◆ SHORT EXERCISE ◆
Reproduce the opening lines of the records exactly, up to and including the line in which "for node in" occurs.

◆ RECORDS FOR THIS EXERCISE ◆
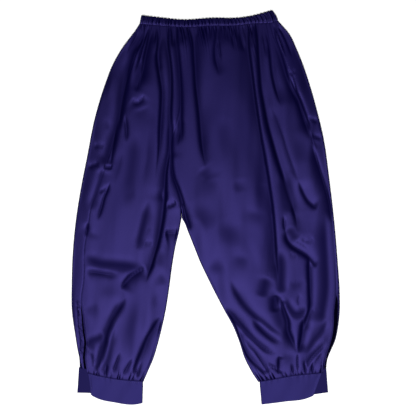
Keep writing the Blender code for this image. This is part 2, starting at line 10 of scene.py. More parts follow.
import bpy
import numpy as np
from bpy.props import FloatProperty, FloatVectorProperty, IntProperty, PointerProperty
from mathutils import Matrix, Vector

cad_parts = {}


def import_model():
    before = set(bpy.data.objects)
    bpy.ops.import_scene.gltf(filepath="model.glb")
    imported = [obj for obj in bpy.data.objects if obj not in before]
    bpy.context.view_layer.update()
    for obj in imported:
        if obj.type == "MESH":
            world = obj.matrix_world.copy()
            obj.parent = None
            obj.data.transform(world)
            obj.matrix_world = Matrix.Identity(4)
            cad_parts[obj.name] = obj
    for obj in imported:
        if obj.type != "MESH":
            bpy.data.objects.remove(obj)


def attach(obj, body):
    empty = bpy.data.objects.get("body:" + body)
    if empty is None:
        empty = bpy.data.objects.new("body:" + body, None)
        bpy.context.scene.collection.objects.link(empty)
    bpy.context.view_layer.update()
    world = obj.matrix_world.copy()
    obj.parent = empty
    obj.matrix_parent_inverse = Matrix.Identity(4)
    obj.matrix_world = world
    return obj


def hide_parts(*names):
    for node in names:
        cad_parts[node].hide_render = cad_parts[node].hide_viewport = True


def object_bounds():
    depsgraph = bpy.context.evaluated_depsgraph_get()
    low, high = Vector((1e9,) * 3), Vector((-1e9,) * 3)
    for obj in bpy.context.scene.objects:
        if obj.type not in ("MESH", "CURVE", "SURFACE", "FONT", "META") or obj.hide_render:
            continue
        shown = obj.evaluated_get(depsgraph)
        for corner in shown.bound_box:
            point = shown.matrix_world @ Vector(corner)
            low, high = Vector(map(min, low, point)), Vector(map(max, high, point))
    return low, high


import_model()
CAD_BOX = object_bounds()

bl_info = {
    "name": "Gathered satin trousers",
    "version": (1, 0, 0),
    "blender": (4, 5, 0),
    "location": "3D View > Sidebar > Trousers",
    "description": "Models loose satin trousers with an elastic waist and ankle cuffs, laid flat",
    "category": "Add Mesh",
}

MM = 0.001
LENGTH = (CAD_BOX[1][1] - CAD_BOX[0][1]) / MM

# Walls and gaps of the solids that the cloth follows. The cloth itself is closed at its seams.
WALL = 1.1
CUFF_WALL = 2.0
BAND_WALL = 2.4
SEAM_GAP = 0.0
LAYER_GAP = 0.6
EDGE_ROUND = 3.0
CUFF_ROUND = 1.6
BAND_ROUND = 1.7
CROTCH_DROP = 519.0
CROTCH_ACROSS = -60.0
PINCH_LENGTH = 36.0
# Heights of the cloth: on the floor, at its lowest on top, there at the cuffs, and at its outer edges.
# Then its loft above those edges, and how far in from them the loft and the folds rise.
FLOOR = WALL / 2
LOWEST = 1.3
LOWEST_AT_CUFF = CUFF_WALL + LAYER_GAP + WALL / 2
EDGE_HEIGHT = 5.2
PUFF = 4.2
PUFF_REACH = 48.0
FADE_REACH = 9.0
BAND_BACK = BAND_WALL / 2
BAND_FRONT = 4.6
CUFF_BACK = CUFF_WALL / 2
CUFF_FRONT = 4.2
SLIT_SHARE = 0.78

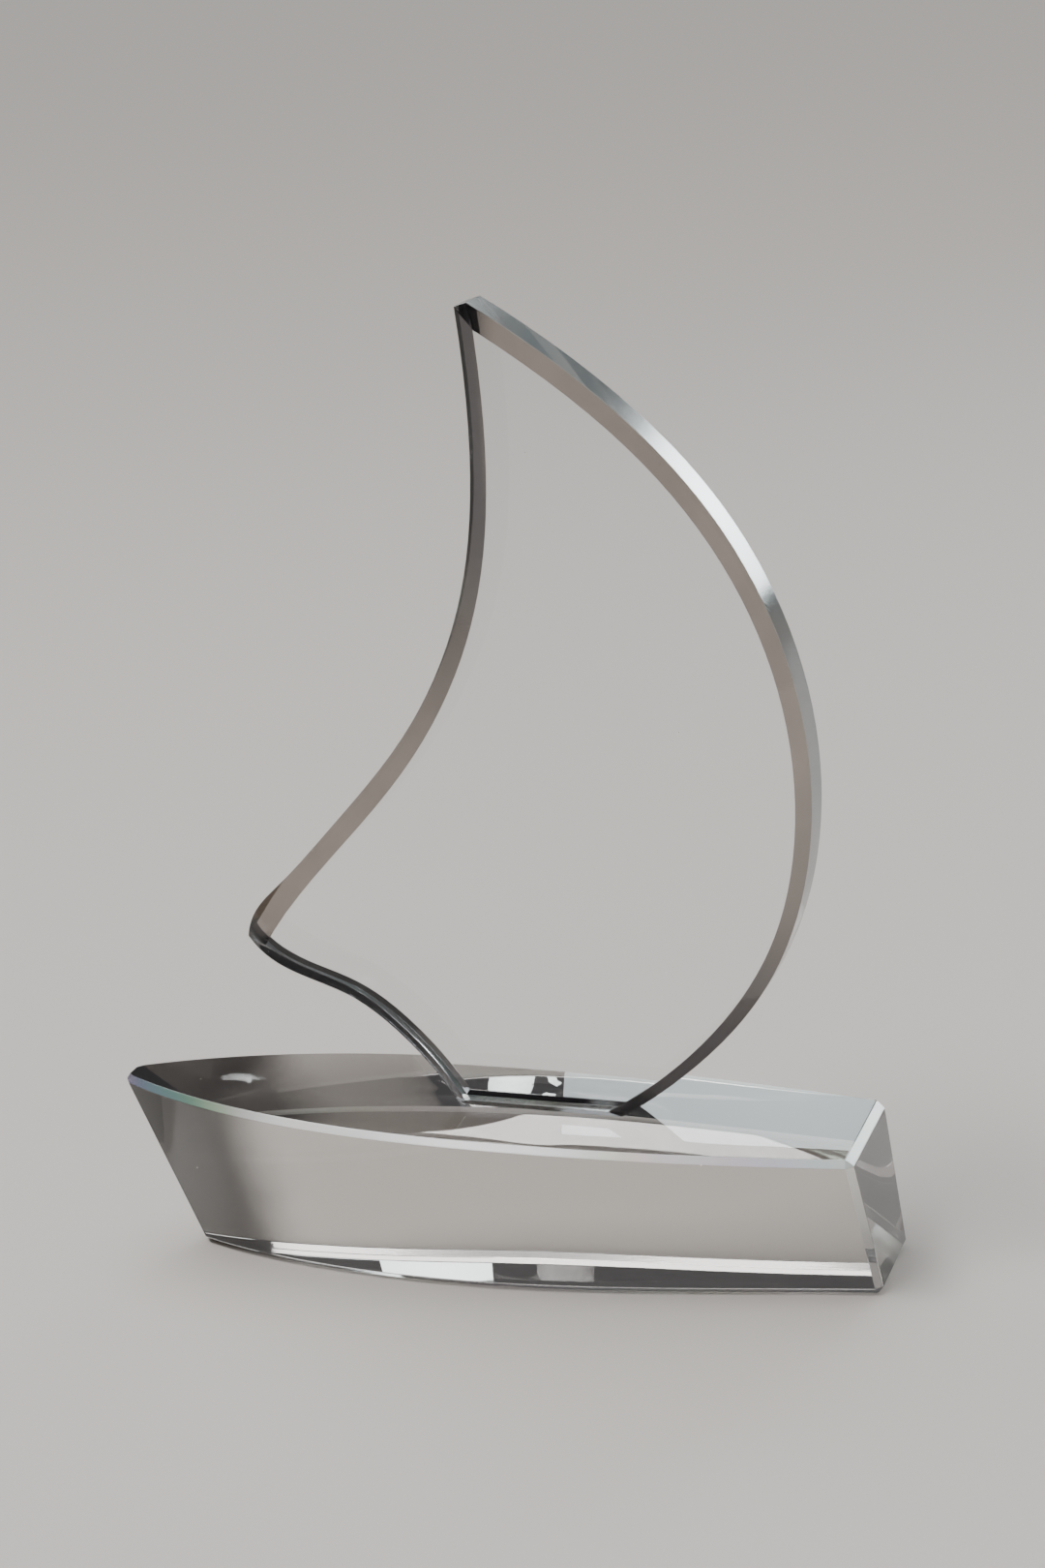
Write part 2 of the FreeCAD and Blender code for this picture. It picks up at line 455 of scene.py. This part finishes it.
class CrystalStyle(bpy.types.PropertyGroup):
    """Finish of the crystal, with the colours of its painted shade and the clarities that show its
    painted highlight and reflection.
    """

    ior: bpy.props.FloatProperty(
        name="Refractive index", description="Refractive index of the optical crystal",
        default=1.52, min=1.3, max=2.0)
    bond_ior: bpy.props.FloatProperty(
        name="Adhesive index", description="Refractive index of the cured adhesive",
        default=1.5, min=1.3, max=2.0)
    tint: bpy.props.FloatVectorProperty(
        name="Sail tint", description="Colour of light that has passed through the sail's faces",
        default=(0.965, 0.98, 0.985), subtype="COLOR", size=3, min=0.0, max=1.0)
    # Painted shade: a grey-brown that darkens the clear hull.
    hull_painted_shade: bpy.props.FloatVectorProperty(
        name="Hull tint", description="Colour of light that has passed through the hull's faces",
        default=(0.68, 0.655, 0.63), subtype="COLOR", size=3, min=0.0, max=1.0)
    # Painted shade: near black at the narrow bow.
    bow_shade: bpy.props.FloatVectorProperty(
        name="Bow tint", description="Colour of light that has passed through the narrow bow",
        default=(0.085, 0.079, 0.075), subtype="COLOR", size=3, min=0.0, max=1.0)
    # Painted shade on the sail's bevels, darkest and lightest; the lightest also darkens the
    # hull's edges at the bow.
    bevel_deep_shade: bpy.props.FloatVectorProperty(
        name="Dark bevel", description="Darkest colour of the sail's bevels",
        default=(0.012, 0.011, 0.012), subtype="COLOR", size=3, min=0.0, max=1.0)
    bevel_soft_shade: bpy.props.FloatVectorProperty(
        name="Light bevel", description="Lightest colour of the sail's bevels",
        default=(0.15, 0.12, 0.10), subtype="COLOR", size=3, min=0.0, max=1.0)
    face_roughness: bpy.props.FloatProperty(
        name="Face roughness", description="Roughness of the clean polished faces",
        default=0.0, subtype="FACTOR", min=0.0, max=1.0)
    bevel_roughness: bpy.props.FloatProperty(
        name="Bevel roughness", description="Roughness of the sail's bevels and the keel's edges",
        default=0.03, subtype="FACTOR", min=0.0, max=1.0)
    rim_roughness: bpy.props.FloatProperty(
        name="Rim roughness", description="Roughness of the sail's rim",
        default=0.12, subtype="FACTOR", min=0.0, max=1.0)
    ground_roughness: bpy.props.FloatProperty(
        name="Ground roughness", description="Roughness of the hull's ground edges",
        default=0.2, subtype="FACTOR", min=0.0, max=1.0)
    # Lower clarity shows more of the edges' white, a painted highlight.
    upper_edge_clarity: bpy.props.FloatProperty(
        name="Ground clarity", description="Share of light that passes the hull's ground edges",
        default=0.5, subtype="FACTOR", min=0.0, max=1.0)
    # Lower clarity shows more of the rim's painted reflection.
    rim_clarity: bpy.props.FloatProperty(
        name="Rim clarity", description="Share of light that passes through the sail's rim",
        default=0.84, subtype="FACTOR", min=0.0, max=1.0)
    smear: bpy.props.FloatProperty(
        name="Smears", description="How rough the wiping smears are",
        default=0.12, subtype="FACTOR", min=0.0, max=1.0)
    waviness: bpy.props.FloatProperty(
        name="Waviness", description="Height of the slow waves left by polishing",
        default=0.6, min=0.0, max=5.0)
    # Painted glints: rainbow tints in the edges' colour.
    fringe: bpy.props.FloatProperty(
        name="Colour fringes", description="Strength of the rainbow glints on the ground edges",
        default=0.3, subtype="FACTOR", min=0.0, max=1.0)
    edge_break: bpy.props.FloatProperty(
        name="Edge break", description="Width of the fine rounding on every edge",
        default=0.2 * MM, subtype="DISTANCE", unit="LENGTH", min=0.0, max=1.0 * MM)


class StageStyle(bpy.types.PropertyGroup):
    """Floor and camera."""

    floor_colour: bpy.props.FloatVectorProperty(
        name="Floor", description="Colour of the floor",
        default=(0.47, 0.44, 0.41), subtype="COLOR", size=3, min=0.0, max=1.0)
    floor_size: bpy.props.FloatProperty(
        name="Floor size", description="Length of one side of the floor",
        default=60.0, subtype="DISTANCE", unit="LENGTH", min=1.0)
    camera_place: bpy.props.FloatVectorProperty(
        name="Camera", description="Place of the camera",
        default=(0.2203, -0.6890, 0.2929), subtype="TRANSLATION", unit="LENGTH", size=3)
    camera_turn: bpy.props.FloatProperty(
        name="Turn", description="How far the camera is turned about the vertical",
        default=math.radians(16.91), subtype="ANGLE", unit="ROTATION")
    camera_dip: bpy.props.FloatProperty(
        name="Dip", description="How far the camera looks down",
        default=math.radians(14.73), subtype="ANGLE", unit="ROTATION")
    camera_roll: bpy.props.FloatProperty(
        name="Roll", description="How far the camera leans about its own axis",
        default=math.radians(-3.88), subtype="ANGLE", unit="ROTATION")
    lens: bpy.props.FloatProperty(
        name="Lens", description="Focal length in millimetres on a sensor 36 mm high",
        default=83.1, min=10.0)


class AWARD_OT_hull(bpy.types.Operator):
    """Makes the hull: a solid crystal block with painted shade, and with upper edges whitened as a
    painted highlight
    """

    bl_idname = "award.hull"
    bl_label = "Hull"

    def execute(self, context):
        piece = closed_copy("hull", "hull_block")
        style = context.scene.award_crystal
        face = Finish(1.0, style.face_roughness)
        # Half-clear upper edges: their white colour is a painted highlight.
        ground = Finish(style.upper_edge_clarity, style.ground_roughness,
                        fringe=style.fringe * GROUND_FRINGE, grind=EDGE_GRIND)
        keel = Finish(1.0, style.bevel_roughness,
                      fringe=style.fringe * KEEL_FRINGE, grind=EDGE_GRIND)
        materials = [
            crystal_material("hull_face", style, face, hull_painted_shade),
            crystal_material("hull_upper_edge", style, ground, edge_white_and_shade),
            crystal_material("hull_keel", style, keel, edge_white_and_shade),
        ]
        polish(piece, "hull", style, materials, hull_kind)
        return {"FINISHED"}


class AWARD_OT_sail(bpy.types.Operator):
    """Makes the sail: an upright crystal plate with a wide bevel round its front face, with
    painted shade on the bevels and a painted reflection on the rim
    """

    bl_idname = "award.sail"
    bl_label = "Sail"

    def execute(self, context):
        piece = closed_copy("sail", "sail_plate")
        style = context.scene.award_crystal
        face = Finish(1.0, style.face_roughness)
        bevel = Finish(1.0, style.bevel_roughness, grind=EDGE_GRIND)
        rim = Finish(style.rim_clarity, style.rim_roughness,
                     fringe=style.fringe * RIM_FRINGE, grind=RIM_GRIND)
        materials = [
            crystal_material("sail_face", style, face, clear_tint),
            crystal_material("sail_bevel", style, bevel, bevel_painted_shade),
            crystal_material("sail_rim", style, rim, rim_painted_reflection),
        ]
        polish(piece, "sail", style, materials, sail_kind)
        return {"FINISHED"}


class AWARD_OT_bond(bpy.types.Operator):
    """Gives the adhesive film between deck and sail its finish"""

    bl_idname = "award.bond"
    bl_label = "Adhesive"

    def execute(self, context):
        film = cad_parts["bond_layer"]
        film.material_slots[0].material = bond_material(context.scene.award_crystal)
        return {"FINISHED"}


# ---------------------------------------------------------------------------
# Stage
# ---------------------------------------------------------------------------


def add_object(name, data):
    """A new object in the scene."""
    item = bpy.data.objects.new(name, data)
    bpy.context.scene.collection.objects.link(item)
    return item


def aim(place, target):
    """A placement at place whose -Z axis points at target."""
    turn = (Vector(target) - Vector(place)).to_track_quat("-Z", "Y")
    return Matrix.Translation(place) @ turn.to_matrix().to_4x4()


def lay_floor(style):
    """A wide floor with a faint grain."""
    bpy.ops.object.select_all(action="DESELECT")
    bpy.ops.mesh.primitive_plane_add(size=style.floor_size, location=(0.0, 0.0, -FLOOR_DROP))
    floor = bpy.context.active_object
    floor.name = "stage_floor"
    material = bpy.data.materials.new("stage_floor")
    nodes = Nodes(material)
    grain = nodes.noise(nodes.place(), scale=900.0, detail=3.0)
    pale = (*style.floor_colour, 1.0)
    darker = (*(part * FLOOR_GRAIN for part in style.floor_colour), 1.0)
    nodes.surface({"Base Color": nodes.blend(grain, darker, pale), "Roughness": FLOOR_ROUGHNESS})
    floor.data.materials.append(material)


def darken_room():
    """A dim, even room round the stage."""
    world = bpy.data.worlds.new("studio")
    bpy.context.scene.world = world
    nodes = Nodes(world)
    inputs = {"Color": ROOM_COLOUR, "Strength": 1.0}
    background = nodes.add("ShaderNodeBackground", {}, inputs)
    nodes.add("ShaderNodeOutputWorld", {}, {"Surface": background})


def dome(name, place, energy, angle):
    """A broad soft light from high up, which lights the floor evenly."""
    light = bpy.data.lights.new(name, "SUN")
    light.energy = energy
    light.angle = angle
    add_object(name, light).matrix_world = aim(place, CENTRE)


def soft_box(name, place, target, size, power, colour, spread):
    """A rectangular soft light."""
    light = bpy.data.lights.new(name, "AREA")
    light.shape = "RECTANGLE"
    light.size, light.size_y = size
    light.energy = power
    light.color = colour
    light.spread = spread
    add_object(name, light).matrix_world = aim(place, target)


def set_camera(style):
    """The camera, looking down at the award and leaning a little."""
    data = bpy.data.cameras.new("camera")
    data.sensor_fit = "VERTICAL"
    data.sensor_height = SENSOR_HEIGHT
    data.lens = style.lens
    data.clip_start = CLIP_START
    camera = add_object("camera", data)
    turn, dip, roll = style.camera_turn, style.camera_dip, style.camera_roll
    level = Vector((math.cos(turn), math.sin(turn), 0.0))
    ahead = math.cos(dip)
    forward = Vector((-math.sin(turn) * ahead, math.cos(turn) * ahead, -math.sin(dip)))
    upright = level.cross(forward)
    right = level * math.cos(roll) + upright * math.sin(roll)
    up = upright * math.cos(roll) - level * math.sin(roll)
    axes = Matrix((right, up, -forward)).transposed().to_4x4()
    camera.matrix_world = Matrix.Translation(style.camera_place) @ axes
    bpy.context.scene.camera = camera


class AWARD_OT_stage(bpy.types.Operator):
    """Sets up the floor, the soft lights and the camera"""

    bl_idname = "award.stage"
    bl_label = "Stage"

    def execute(self, context):
        style = context.scene.award_stage
        lay_floor(style)
        darken_room()
        dome("dome_light", DOME_PLACE, DOME_ENERGY, DOME_ANGLE)
        for box in SOFT_BOXES:
            soft_box(*box)
        set_camera(style)
        return {"FINISHED"}


# ---------------------------------------------------------------------------
# Add-on
# ---------------------------------------------------------------------------


class AWARD_PT_panel(bpy.types.Panel):
    """Steps of the crystal award"""

    bl_label = "Crystal Award"
    bl_idname = "AWARD_PT_panel"
    bl_space_type = "VIEW_3D"
    bl_region_type = "UI"
    bl_category = "Crystal Award"

    def draw(self, context):
        for step in STEPS:
            self.layout.operator(step.bl_idname)


STEPS = (AWARD_OT_hull, AWARD_OT_sail, AWARD_OT_bond, AWARD_OT_stage)
CLASSES = (CrystalStyle, StageStyle, *STEPS, AWARD_PT_panel)


def register():
    """Registers the classes and hangs the settings on the scene."""
    for item in CLASSES:
        bpy.utils.register_class(item)
    bpy.types.Scene.award_crystal = bpy.props.PointerProperty(type=CrystalStyle)
    bpy.types.Scene.award_stage = bpy.props.PointerProperty(type=StageStyle)


def unregister():
    """Takes the settings and the classes away again."""
    del bpy.types.Scene.award_stage
    del bpy.types.Scene.award_crystal
    for item in reversed(CLASSES):
        bpy.utils.unregister_class(item)


def main():
    """Makes the pieces and the stage."""
    register()
    bpy.ops.award.hull()
    bpy.ops.award.sail()
    bpy.ops.award.bond()
    bpy.ops.award.stage()


if __name__ == "__main__":
    main()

◆ ANSWER TO THE PROBLEM ◆
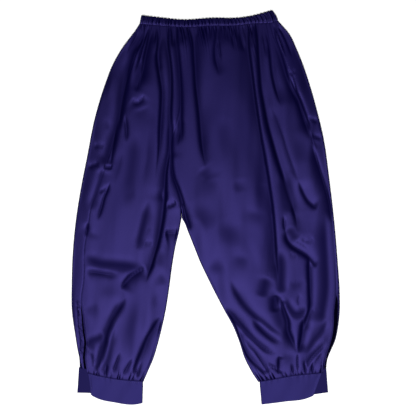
Keep writing the Blender code for this image. This is part 2, starting at line 10 of scene.py. More parts follow.
import bpy
import numpy as np
from bpy.props import FloatProperty, FloatVectorProperty, IntProperty, PointerProperty
from mathutils import Matrix, Vector

cad_parts = {}


def import_model():
    before = set(bpy.data.objects)
    bpy.ops.import_scene.gltf(filepath="model.glb")
    imported = [obj for obj in bpy.data.objects if obj not in before]
    bpy.context.view_layer.update()
    for obj in imported:
        if obj.type == "MESH":
            world = obj.matrix_world.copy()
            obj.parent = None
            obj.data.transform(world)
            obj.matrix_world = Matrix.Identity(4)
            cad_parts[obj.name] = obj
    for obj in imported:
        if obj.type != "MESH":
            bpy.data.objects.remove(obj)


def attach(obj, body):
    empty = bpy.data.objects.get("body:" + body)
    if empty is None:
        empty = bpy.data.objects.new("body:" + body, None)
        bpy.context.scene.collection.objects.link(empty)
    bpy.context.view_layer.update()
    world = obj.matrix_world.copy()
    obj.parent = empty
    obj.matrix_parent_inverse = Matrix.Identity(4)
    obj.matrix_world = world
    return obj


def hide_parts(*names):
    for node in names:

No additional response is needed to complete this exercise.